Furthermore, you must have an exit strategy. Set aside an “Escape Fund”—enough money to cover one week in a hostel—in case the situation becomes untenable. A “Red Flag Checklist” can help you identify serious problems early, such as a host who constantly switches to English or leaves you isolated. But most importantly, don’t rely solely on your host family for interaction. Your first 72 hours should be a whirlwind of activity: join a local club, sign up for a class, attend a Meetup.com event, and find a café to become a regular at. This builds an independent social network and ensures your immersion experience isn’t dependent on a single point of failure.
This table clarifies the crucial difference between a well-planned immersion and a disastrous submersion.

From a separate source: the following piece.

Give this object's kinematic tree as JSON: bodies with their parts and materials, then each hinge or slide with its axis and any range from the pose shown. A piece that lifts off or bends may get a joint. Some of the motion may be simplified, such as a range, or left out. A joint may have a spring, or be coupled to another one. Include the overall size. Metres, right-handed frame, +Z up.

| Aspect | Immersion Approach | Submersion Approach | Success Rate |
|---|---|---|---|
| Support System | Tools, tips, structured support | No resources or guidance | High vs Low |
| Learning Pace | Gradual, scaffolded progression | Sink or swim mentality | Sustainable vs Overwhelming |
| Error Correction | Systematic feedback loops | Trial and error only | Efficient vs Frustrating |
| Cultural Integration | Guided cultural learning | Cultural shock without preparation | Smooth vs Jarring |
By moving beyond the superficiality of apps and embracing a system of active, structured, and challenging immersion, you are not just learning a language; you are fundamentally rewiring your brain for it. This path is more demanding, but it is the only one that leads to the genuine, confident fluency you seek. The next step is to begin building your own immersion plan today.